2-Has lost control of the campaign narrative.
After months of stiffing the press – when a Wall Street Journal reporter asked eMeg a few months ago about her aversion to reporters, she answered that Some of these newspapers, as you know better than I, will not be around in the near term – Team Whitman has now convened two conference calls in three days in an effort to shape reporters’ stories, an attempt to redirect the emerging campaign meme that her once-big lead was based on soft support that’s quickly eroding.

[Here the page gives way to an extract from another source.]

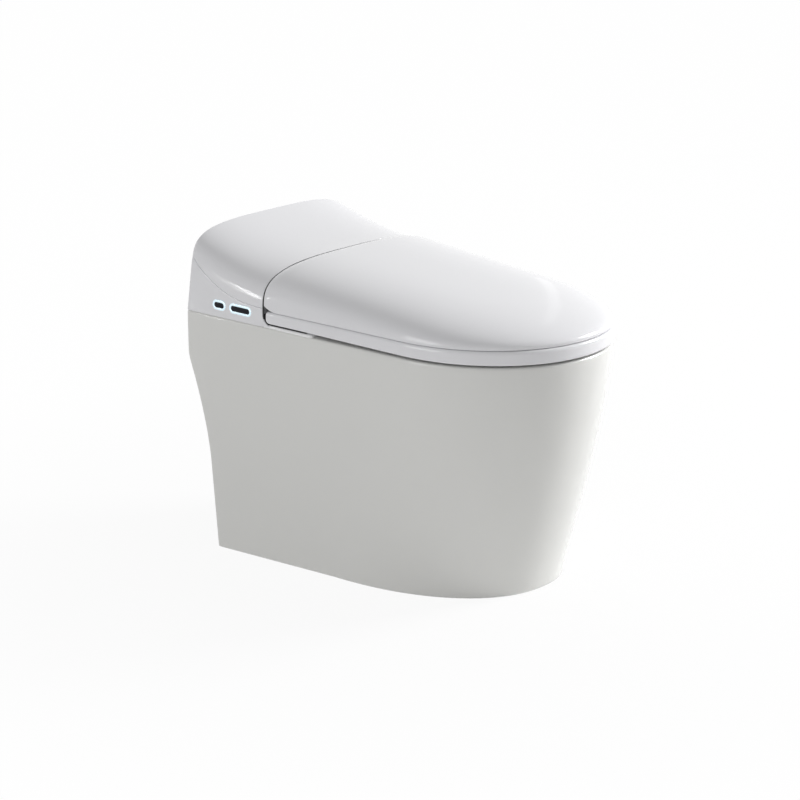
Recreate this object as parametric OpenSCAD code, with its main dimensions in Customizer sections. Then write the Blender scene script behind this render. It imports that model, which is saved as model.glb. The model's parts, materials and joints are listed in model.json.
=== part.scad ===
// One-piece smart toilet with a hinged seat and lid and a housing behind them.
// Millimetres. +Z is up, the front faces -Y, and Z = 0 is the floor.
// X = 0 is the middle, and Y = 0 is halfway between the front and the back.

/* [Overall] */
// Length from the front of the seat to the back
body_l = 680; // [660:5:700]
// Width across the back of the pan
body_w = 410; // [400:1:420]
// Width across the seat where its round front starts
seat_w = 400; // [390:1:410]
// Height of the ceramic rim
rim_h = 400; // [390:1:420]
// Distance of the lid's rear seam from the back
seam_back = 175; // [168:1:182]
// Length of the round front, from the straight sides to the tip
nose_l = 222; // [205:1:235]

/* [Pan] */
// Wall of the ceramic
pan_wall = 12; // [10:0.5:14]
// Width of the foot at the front
foot_w = 370; // [355:1:380]
// How far the front of the foot stands behind the front of the rim
foot_back = 88; // [70:1:100]
// How far the back of the foot stands ahead of the back of the pan
foot_ahead = 58; // [45:1:70]
// Width of the bowl's mouth
bowl_w = 284; // [270:1:290]
// Length of the bowl's mouth
bowl_l = 350; // [335:1:355]
// Depth of the bowl
bowl_d = 310; // [300:5:315]
// Inner radius of the trapway
trap_r = 26; // [24:0.5:27]
// Inner radius of the floor outlet
outlet_r = 42; // [40:0.5:44]
// Distance of the outlet's centre from the back of the pan
outlet_back = 230; // [226:1:234]

/* [Seat] */
// Width of the seat's opening
hole_w = 214; // [200:1:224]
// Length of the seat's opening
hole_l = 292; // [280:1:300]
// Thickness of the seat
seat_t = 21; // [18:0.5:23]
// Thickness of the seat's lower shell
seat_under_t = 5.4; // [4:0.2:6]

/* [Lid and housing] */
// Height of the lid's seam above the rim
seam_h = 96.6; // [92:0.2:100]
// Height of the housing's rear edge above the rim
back_h = 135.4; // [128:0.2:140]
// Height of the lid's crown just ahead of the seam, above the rim
crown_h = 104; // [102:0.2:106]
// Fall of the lid's top from its crown to its front
crown_fall = 48; // [42:0.5:52]
// Wall of the lid and the covers
skin_t = 3; // [2.5:0.1:3.5]
// Rounding of the rear corners of the pan and the housing
corner_r = 5; // [4:0.5:8]
// Gap at the seam between the lid and the housing
seam_gap = 2; // [1.8:0.1:3]
// Thickness of the plate that the housing stands on
plate_t = 4.6; // [4:0.1:4.8]

/* [Hinge] */
// Distance of the hinge axis ahead of the seam
axis_ahead = 27; // [26:0.5:29]
// Height of the hinge axis above the rim
axis_h = 74; // [72:0.5:75]
// Radius of the drive shafts
shaft_r = 6; // [5:0.5:7]
// Radius of the seat and lid actuators
drive_r = 17; // [15:0.5:18]

/* [Washing] */
// Radius of the wash nozzle
nozzle_r = 9; // [8:0.5:10]
// Length of the wash nozzle
nozzle_l = 176; // [168:1:184]
// Slope of the nozzle below the horizontal
nozzle_tilt = 20; // [18:0.5:22]

/* [Inside] */
// Width of the water heater's tank
tank_w = 68; // [60:1:72]
// Length of the tank
tank_l = 104; // [90:1:106]
// Height of the tank
tank_h = 50; // [40:1:56]
// Width of the power supply
supply_w = 70; // [60:1:72]
// Length of the power supply
supply_l = 100; // [80:1:104]
// Height of the power supply
supply_h = 42; // [34:1:46]
// Radius of an air fan's drum
fan_r = 34; // [30:0.5:35]
// Height of an air fan's drum
fan_h = 40; // [32:1:44]
// Width of an air duct
duct_w = 34; // [30:0.5:36]
// Height of an air duct
duct_h = 24; // [20:0.5:26]
// Radius of the water inlet's thread
inlet_r = 10.5; // [10:0.25:13]

/* [Keys] */
// Length of the large key
key_long = 42; // [38:0.5:44]
// Length of the small key
key_short = 22; // [18:0.5:24]
// Height of both keys
key_h = 9.5; // [8:0.5:10]
// Width of the bright bezel round a key
bezel_w = 2.6; // [2:0.1:3]

/* [Fits] */
// Gap between moving shells
move_gap = 1; // [0.8:0.1:1.5]
// Gap between fitted covers
fit_gap = 0.3; // [0.2:0.05:0.4]
// Running clearance of shafts in their bores, on the radius
run_gap = 0.05; // [0.03:0.01:0.08]

/* [Hidden] */
$fn = 48;
eps = 0.01;

// Places that follow from the sizes
rear_y = body_l / 2;
front_y = -body_l / 2;
seam_y = rear_y - seam_back;
nose_y = front_y + nose_l;
deck_z = rim_h + plate_t;
seat_z0 = deck_z + move_gap;
seat_z1 = seat_z0 + seat_t;
lid_z0 = seat_z1 + 2;
seam_z = rim_h + seam_h;
back_z = rim_h + back_h;
axis_y = seam_y - axis_ahead;
axis_z = rim_h + axis_h;
cover_y = seam_y + seam_gap;
bowl_y = front_y + 35 + bowl_l / 2;
hole_y = front_y + 58 + hole_l / 2;
white = [0.9, 0.9, 0.89];

// Half width of the rim and the seat along the straight sides
function side(y) = seat_w / 2 + (body_w - seat_w) / 2 * (y - nose_y) / (rear_y - nose_y);

// Half width of a plan whose round front has half width a and length b
function nose(s, a, n) = a * pow(max(0, 1 - pow(s, n)), 1 / n);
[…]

3-Is being pushed hard to the right.
For much of the campaign to date, Whitman has been trying to position herself for a general election race. But with Poizner pressuring her hard on issues like immigration and his sweeping tax cut proposal, Bounds acknowledged Friday that eMeg will be more aggressive in efforts to portray her GOP rival as a demon sheep liberal and herself as “truly the most conservative candidate.” (HT to Steve Harmon of the Coco Times for raising the issue.) The negative comparative is the point of her new spot ripping Poizner as a Prop. 13 supporter out to harm senior citizens.
Final word to Bounds: “There is plenty of evidence to suggest that…(Poizner) is part of the Sacramento problem.” Watch for more of this.
Press clip: Belated kudos to John Myers of KQED radio, who did a superb job of moderating the eMeg-Poizner smackdown the other night at San Jose’s Tech Museum.
Myers was firm but not overbearing in keeping control of the event throughout, did nice work in following up and forcing answers to questions from the panel the candidates ignored – especially when he pressed eMeg to say whether she did anything wrong on stock spinning (surprise, surprise, she said she didn’t) and tossed a gotcha question that put both candidates in Bambi-in-the-headlights mode. All this, plus he had the best tailored suit and crispest tie knot on the stage.
Just because: The slide show with this NYT piece is a riot.